Dataset excerpt >>
——
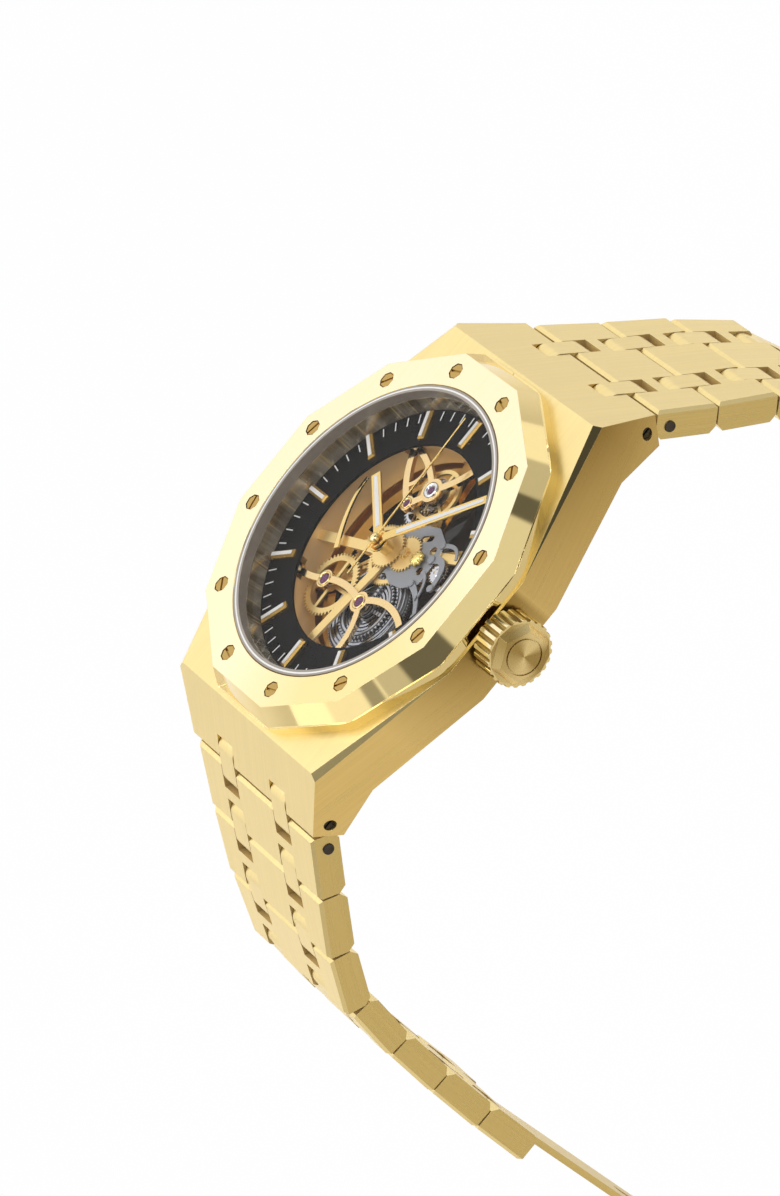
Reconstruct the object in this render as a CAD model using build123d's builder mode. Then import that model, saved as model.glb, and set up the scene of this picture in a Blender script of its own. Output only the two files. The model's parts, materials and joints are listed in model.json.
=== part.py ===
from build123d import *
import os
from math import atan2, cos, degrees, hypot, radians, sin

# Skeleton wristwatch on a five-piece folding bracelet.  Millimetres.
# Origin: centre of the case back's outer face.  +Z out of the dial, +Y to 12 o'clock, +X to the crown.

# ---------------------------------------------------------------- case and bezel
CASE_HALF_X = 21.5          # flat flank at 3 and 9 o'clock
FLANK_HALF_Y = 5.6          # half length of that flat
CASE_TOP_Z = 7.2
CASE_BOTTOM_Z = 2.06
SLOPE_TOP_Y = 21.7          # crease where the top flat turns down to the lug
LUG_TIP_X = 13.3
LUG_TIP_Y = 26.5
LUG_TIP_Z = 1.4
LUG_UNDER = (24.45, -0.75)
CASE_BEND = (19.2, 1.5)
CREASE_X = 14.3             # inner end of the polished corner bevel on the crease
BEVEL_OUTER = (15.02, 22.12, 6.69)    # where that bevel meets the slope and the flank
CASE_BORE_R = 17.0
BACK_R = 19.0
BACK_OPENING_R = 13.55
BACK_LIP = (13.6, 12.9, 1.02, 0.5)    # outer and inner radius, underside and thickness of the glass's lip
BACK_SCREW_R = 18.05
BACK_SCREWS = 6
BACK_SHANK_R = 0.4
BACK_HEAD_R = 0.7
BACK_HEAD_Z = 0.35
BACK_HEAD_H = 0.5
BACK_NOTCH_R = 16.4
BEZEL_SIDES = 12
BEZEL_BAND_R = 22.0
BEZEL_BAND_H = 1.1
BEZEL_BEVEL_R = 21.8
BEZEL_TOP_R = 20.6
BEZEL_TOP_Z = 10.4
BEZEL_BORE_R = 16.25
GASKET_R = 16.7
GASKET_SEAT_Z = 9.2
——
Task statement >>
Copy the material above verbatim.

Exercise output >>
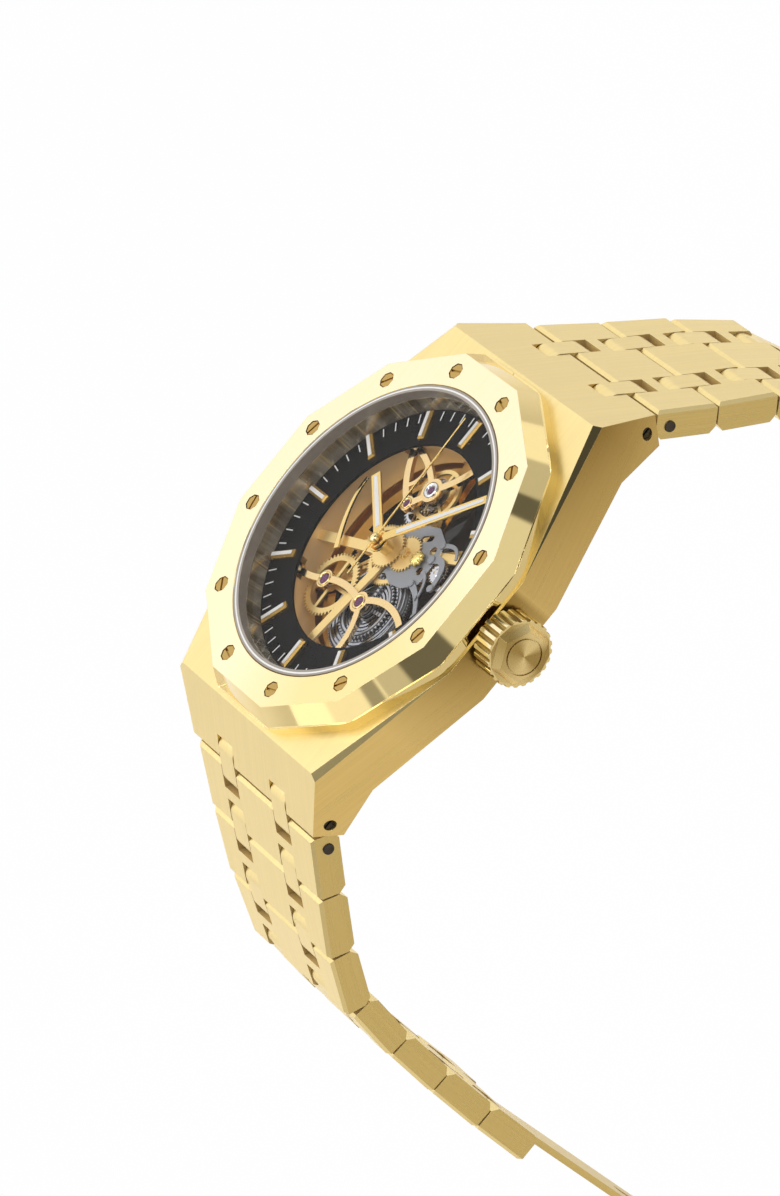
Reconstruct the object in this render as a CAD model using build123d's builder mode. Then import that model, saved as model.glb, and set up the scene of this picture in a Blender script of its own. Output only the two files. The model's parts, materials and joints are listed in model.json.
=== part.py ===
from build123d import *
import os
from math import atan2, cos, degrees, hypot, radians, sin

# Skeleton wristwatch on a five-piece folding bracelet.  Millimetres.
# Origin: centre of the case back's outer face.  +Z out of the dial, +Y to 12 o'clock, +X to the crown.

# ---------------------------------------------------------------- case and bezel
CASE_HALF_X = 21.5          # flat flank at 3 and 9 o'clock
FLANK_HALF_Y = 5.6          # half length of that flat
CASE_TOP_Z = 7.2
CASE_BOTTOM_Z = 2.06
SLOPE_TOP_Y = 21.7          # crease where the top flat turns down to the lug
LUG_TIP_X = 13.3
LUG_TIP_Y = 26.5
LUG_TIP_Z = 1.4
LUG_UNDER = (24.45, -0.75)
CASE_BEND = (19.2, 1.5)
CREASE_X = 14.3             # inner end of the polished corner bevel on the crease
BEVEL_OUTER = (15.02, 22.12, 6.69)    # where that bevel meets the slope and the flank
CASE_BORE_R = 17.0
BACK_R = 19.0
BACK_OPENING_R = 13.55
BACK_LIP = (13.6, 12.9, 1.02, 0.5)    # outer and inner radius, underside and thickness of the glass's lip
BACK_SCREW_R = 18.05
BACK_SCREWS = 6
BACK_SHANK_R = 0.4
BACK_HEAD_R = 0.7
BACK_HEAD_Z = 0.35
BACK_HEAD_H = 0.5
BACK_NOTCH_R = 16.4
BEZEL_SIDES = 12
BEZEL_BAND_R = 22.0
BEZEL_BAND_H = 1.1
BEZEL_BEVEL_R = 21.8
BEZEL_TOP_R = 20.6
BEZEL_TOP_Z = 10.4
BEZEL_BORE_R = 16.25
GASKET_R = 16.7
GASKET_SEAT_Z = 9.2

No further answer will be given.